Permanent link to cite or share this item: http://hdl.handle.net/10568/78096
External link to download this item: http://www.tropentag.de/2016/abstracts/links/Mengistu_dKHp5ZRx.pdf
Participation of farmers in research process from early stage has been gaining ground in breeding research. Participant farmers can provide very valuable scientific evaluation of genotypes that can be used for effective discrimination of useful varieties easily adopted by similar farmers. Participatory varietal selection (PVS) is a powerful tool in identifying crops varieties with high acceptance probability in marginal environments because participant farmers evaluate the genotypes not only from yield perspective but also from stress tolerance perspective. Here we present a participatory MET conducted in four locations to select durum wheat landraces for larger scale production in the areas. In all four locations, 36 genotypes (31 landraces plus 5 improved varieties) were tested for two cropping seasons and evaluated by both researchers and farmers groups. In each location, a total of 30 farmers (15 female and 15 male) and five breeders critically evaluated the each variety for earliness, spike quality, drought tolerance and overall performance on scale of 1 to 5, traits defined by the farmers themselves. 1 stands for bad and 5 for excellent performance. Researchers have collected data for three phenological traits and seven agronomic traits and analysis was conducted to see preference matching between researcher data and farmers score data. The results show clearly that farmers are capable to discriminate genotypes reasonably though their discrimination power varies from location to location. The discrimination by breeders was consistent across locations.

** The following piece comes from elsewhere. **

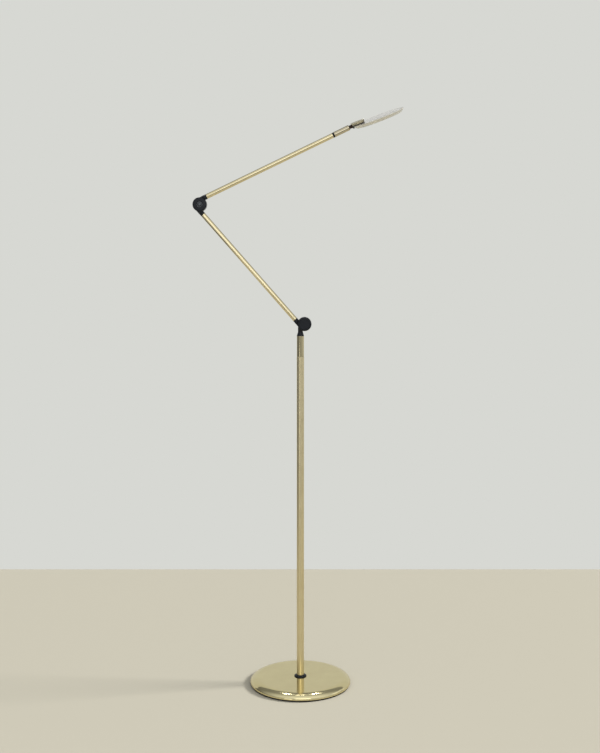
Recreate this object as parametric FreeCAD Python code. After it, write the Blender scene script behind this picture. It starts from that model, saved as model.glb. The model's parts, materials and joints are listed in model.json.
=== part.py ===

Very high significant (p<0.01) association was established between farmers visual score and researchers collected grain yield data and days to maturity in all locations with some exceptions for maturity date. Genotypes ranking for grain yield based on researchers collected data and farmer scoring matched about 80% in the 10 top performing genotypes. In conclusion: · Participatory varietal selection could bridge the problem of variety adoption by complementing farmers and breeders preferences . · Farmers are keen in evaluating genotypes and have reasons for rejecting or accepting varieties . · There was good agreement between farmers score and objectively collected data in identifying the 10 top performing genotypes. Participatory MET could be a reliable approach for fast technology development and dissemination as it considers the involvement of end users from the very beginning.